(TASK DESCRIPTION):
Where the data below has the string "vertices", return the whole line.

━━━━━━━━━━

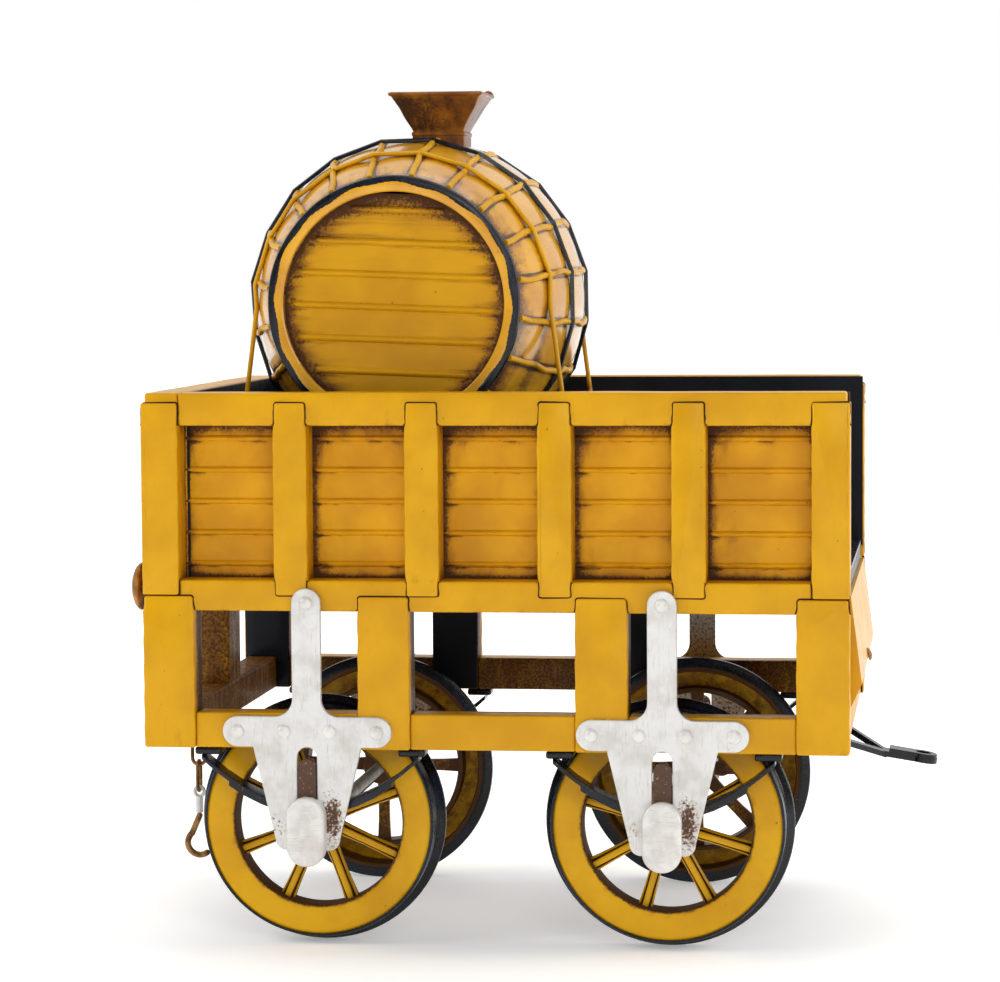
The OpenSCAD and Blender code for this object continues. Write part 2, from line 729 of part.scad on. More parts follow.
// bands over the barrel's upper half, with ends that run down to the bunker floor
module barrel_ties() {
    r = side_r(tie_y) + rib_clear + strap_t;
    lean = atan((tie_foot_x - r) / barrel_z);
    leg_h = barrel_z / cos(lean);
    color(paint) for (y = [-tie_y, tie_y]) {
        intersection() {
            at_barrel() ring(y, tie_w, rib_clear, strap_t);
            translate([axis_x - 2 * r, y - tie_w, axis_z]) cube([4 * r, 2 * tie_w, 2 * r]);
        }
        for (s = [-1, 1]) translate([axis_x, y - tie_w / 2, axis_z]) mirror([s < 0 ? 1 : 0, 0, 0]) {
            translate([r, 0, 0]) rotate([0, -lean, 0]) translate([-strap_t, 0, 0.3 - leg_h])
                cube([strap_t, tie_w, leg_h]);
            translate([tie_foot_x - 1.8, -1, -barrel_z]) cube([3, tie_w + 2, 1]);
        }
    }
}

// two saddles on the bunker floor, cut to the barrel
module barrel_cradle() {
    lift = side_r(cradle_y - cradle_t / 2) + rib_clear + 0.1;
    saddle_h = barrel_z - 24;
    color(old_paint) for (y = [-cradle_y, cradle_y]) difference() {
        translate([axis_x - cradle_half, y - cradle_t / 2, floor_top_z])
            cube([2 * cradle_half, cradle_t, saddle_h]);
        translate([axis_x, y - cradle_t, axis_z]) along_y() cylinder(r = lift, h = 2 * cradle_t);
    }
}

// funnel with four flat sides, a folded rim, a knob at one corner and a neck into the barrel
module hopper() {
    knob_r = 1.4;
    rim_z = hopper_h - hopper_rim;
    module cone(w0, w1, z0, z1) hull() {
        translate([-w0 / 2, -w0 / 2, z0]) cube([w0, w0, 0.01]);
        translate([-w1 / 2, -w1 / 2, z1 - 0.01]) cube([w1, w1, 0.01]);
    }
    rim_w_out = hopper_w - 2 * 0.4;
    color(bronze) at_hopper() difference() {
        union() {
            translate([0, 0, -3.5]) cylinder(r = hole_r, h = 4);
            translate([-hopper_base_w / 2, -hopper_base_w / 2, 0])
                cube([hopper_base_w, hopper_base_w, 1.2]);
            cone(hopper_base_w - 1, rim_w_out, 1.1, rim_z + 0.2);
            translate([-hopper_w / 2, -hopper_w / 2, rim_z]) cube([hopper_w, hopper_w, hopper_rim]);
        }
        cone(hopper_base_w - 1 - 2 * hopper_wall, rim_w_out - 2 * hopper_wall, 1.6, hopper_h + 0.01);
        translate([0, 0, -5]) cylinder(r = hole_r - hopper_wall, h = 8);
    }
    color(bronze) at_hopper()
        translate([hopper_w / 2 - knob_r, hopper_w / 2 - knob_r, hopper_h]) dome(knob_r, 1.1);
}

// ---- couplings ----

// pin across under the front beam, held in two ears
module drawbar_bracket() {
    ear_t = 1.2;
    ear_y = drawbar_spread + 1.5 + clear_gap;
    color(black) for (side = [-1, 1]) on_side(side) translate([pivot_x, ear_y, pivot_z]) {
        along_y() cylinder(r = 1.9, h = ear_t);
        translate([-1.9, 0, 0]) cube([3.8, ear_t, pivot_drop]);
        along_y() translate([0, 0, ear_t]) dome(1.7, 0.9);
    }
    color(black) translate([pivot_x, -ear_y - ear_t / 2, pivot_z]) along_y()
        cylinder(r = pivot_r, h = 2 * ear_y + ear_t);
}

// flat bar of a given half width between two points of a plane
module strut(p, q, half) {
    n = [p[1] - q[1], q[0] - p[0]] / norm(q - p) * half;
    polygon([p + n, q + n, q - n, p - n]);
}

// children on the drawbar's sloping bar, with x = 0 where the legs meet
module at_bar() rotate([0, leg_slope, 0]) translate([leg_l, 0, 0])
    rotate([0, bar_slope - leg_slope, 0]) children();

// outline of the bar from a distance along it to its rounded end
module bar_outline(start, end_r) {
    bar_w = 6.4;
    translate([start, -bar_w / 2]) square([bar_l - drawbar_end_r - start, bar_w]);
    translate([bar_l - drawbar_end_r, 0]) circle(r = end_r);
}

module drawbar() {
    layer_t = 0.9;
    color(black) translate([pivot_x, 0, pivot_z]) difference() {
        union() {
            for (s = [-1, 1]) translate([0, s * drawbar_spread - 1.5, 0]) along_y()
                cylinder(r = 2.1, h = 3);
            rotate([0, leg_slope, 0]) translate([0, 0, -bar_t / 2]) linear_extrude(bar_t)
                for (s = [-1, 1])
                    strut([0.6, s * (drawbar_spread - 0.4)], [leg_l + 0.4, s * 1.6], 1.35);
            at_bar() translate([0, 0, -bar_t / 2]) linear_extrude(bar_t)
                bar_outline(-0.8, drawbar_end_r);
            at_bar() translate([0, 0, -bar_t / 2]) linear_extrude(bar_t + layer_t)
                bar_outline(1.6, drawbar_end_r - 0.2);
        }
        at_bar() translate([bar_l - drawbar_end_r, 0, -bar_t]) cylinder(r = eye_r, h = 4 * bar_t);
        translate([0, -drawbar_spread - 3, 0]) along_y()
            cylinder(r = pivot_r + running_gap, h = 2 * drawbar_spread + 6);
    }
}

// ring of wire round the Y axis
module wire_ring(r, wire) along_y() rotate_extrude() translate([r, 0]) circle(r = wire / 2);

module chain_eye() {
    color(bronze) translate([eye_x, 0, eye_z]) {
        wire_ring(eye_ring_r, link_wire);
        translate([eye_ring_r, 0, 0]) rotate([0, 90, 0]) cylinder(r = 1.3, h = link_wire / 2);
    }
}

// oval link of round wire in the XZ plane, centred on the origin
module link() {
    bend = (link_w - link_wire) / 2;
    straight = link_l - link_wire - 2 * bend;
    for (s = [-1, 1]) {
        translate([0, 0, s * straight / 2]) rotate([90, 0, 0]) rotate([0, 0, s < 0 ? 180 : 0])
            rotate_extrude(angle = 180) translate([bend, 0]) circle(r = link_wire / 2);
        translate([s * bend, 0, -straight / 2]) cylinder(r = link_wire / 2, h = straight);
    }
}

module chain_link(n) {
    color(bronze) translate([eye_x, 0, link_top_z - n * link_pitch])
        rotate([0, 0, n % 2 == 0 ? 90 : 0]) link();
}
module chain_link_top() chain_link(0);
module chain_link_middle() chain_link(1);
module chain_link_bottom() chain_link(2);

// bright collar between the chain and the hook, with the eye that the chain bears on
module hook_collar() {
    color(bare) translate([eye_x, 0, collar_eye_z]) {
        wire_ring(eye_ring_r, link_wire);
        translate([0, 0, -eye_ring_r - collar_h]) cylinder(r = collar_r, h = collar_h);
    }
}

module coupling_hook() {
    start = 130;
    sweep = 175;
    drop = 8;
    top = [0, 0, -hook_wire / 2 - 0.05];
    head = [hook_r * cos(start), 0, hook_r * sin(start) - drop];
    color(bronze) translate([eye_x, 0, hook_top_z]) {
        translate(top) sphere(r = hook_wire / 2);
        translate(head) rotate([0, atan2(top[0] - head[0], top[2] - head[2]), 0])
            cylinder(r = hook_wire / 2, h = norm(top - head));
        translate(head) sphere(r = hook_wire / 2);
        translate([0, 0, -drop]) rotate([90, 0, 0]) rotate([0, 0, start])
            rotate_extrude(angle = sweep) translate([hook_r, 0]) circle(r = hook_wire / 2);
        translate([hook_r * cos(start + sweep), 0, hook_r * sin(start + sweep) - drop])
            sphere(r = hook_wire / 2);
    }
}

side_panel_left();
side_panel_right();
rear_panel();
floor_plate();
top_rail_left();
top_rail_right();
top_rail_rear();
bottom_rail_left();
bottom_rail_right();
bottom_rail_rear();
bottom_rail_front();
side_posts_left();
side_posts_right();
rear_posts();
underframe_posts_left();
underframe_posts_right();
lower_rail_left();
lower_rail_right();
headstock_rear();
headstock_front();
front_apron();
front_bolt();
buffers();
axle_guard_rear_left();
axle_guard_rear_right();
axle_guard_front_left();
axle_guard_front_right();
guard_rivets();
spring_pads();
leaf_springs_rear();
leaf_springs_front();
axle_box_rear_left();
axle_box_rear_right();
axle_box_front_left();
axle_box_front_right();
wheel_rear_left();
wheel_rear_right();
wheel_front_left();
wheel_front_right();
tyres_rear();
tyres_front();
axle_rear();
axle_front();
barrel_shell();
barrel_head_left();
barrel_head_right();
barrel_ribs();
barrel_hoops();
barrel_ties();
barrel_cradle();
hopper();
drawbar_bracket();
drawbar();
chain_eye();
chain_link_top();
chain_link_middle();
chain_link_bottom();
hook_collar();
coupling_hook();
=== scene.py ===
"""Painted tinplate railway tender: finished surfaces and materials on the CAD frame."""
import bmesh
import bpy
import math
import numpy as np
from mathutils import Matrix, Vector


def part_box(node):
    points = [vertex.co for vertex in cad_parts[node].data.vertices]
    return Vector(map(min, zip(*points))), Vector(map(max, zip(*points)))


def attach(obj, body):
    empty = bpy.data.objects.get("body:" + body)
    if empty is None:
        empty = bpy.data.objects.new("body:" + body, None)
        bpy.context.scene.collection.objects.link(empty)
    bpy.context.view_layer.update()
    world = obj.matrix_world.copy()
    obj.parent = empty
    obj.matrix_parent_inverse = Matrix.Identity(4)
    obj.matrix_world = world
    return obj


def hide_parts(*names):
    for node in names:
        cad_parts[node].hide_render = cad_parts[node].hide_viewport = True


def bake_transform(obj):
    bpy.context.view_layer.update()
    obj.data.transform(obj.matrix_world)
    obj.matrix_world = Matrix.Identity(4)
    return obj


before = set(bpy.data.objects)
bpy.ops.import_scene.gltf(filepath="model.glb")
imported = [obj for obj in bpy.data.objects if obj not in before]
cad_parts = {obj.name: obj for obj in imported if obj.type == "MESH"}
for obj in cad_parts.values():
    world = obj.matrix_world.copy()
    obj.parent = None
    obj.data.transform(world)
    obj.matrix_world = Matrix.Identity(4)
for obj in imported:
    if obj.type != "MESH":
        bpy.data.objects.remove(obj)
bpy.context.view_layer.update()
MM = 0.001

# ---------------------------------------------------------------- reading the frame


def points_of(node):
    """Corner points of a CAD node's triangles in mm, three rows to a triangle."""
    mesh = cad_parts[node].data
    co = np.empty(len(mesh.vertices) * 3)
    mesh.vertices.foreach_get("co", co)
    index = np.empty(len(mesh.loops), dtype=np.int64)
    mesh.loops.foreach_get("vertex_index", index)
    return co.reshape(-1, 3)[index] / MM


def corners(node):
    """Lowest and highest corner of a CAD node in mm."""
    low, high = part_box(node)
    return np.array(low) / MM, np.array(high) / MM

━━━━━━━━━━

(FINAL RESULT):
    points = [vertex.co for vertex in cad_parts[node].data.vertices]
    co = np.empty(len(mesh.vertices) * 3)
    mesh.vertices.foreach_get("co", co)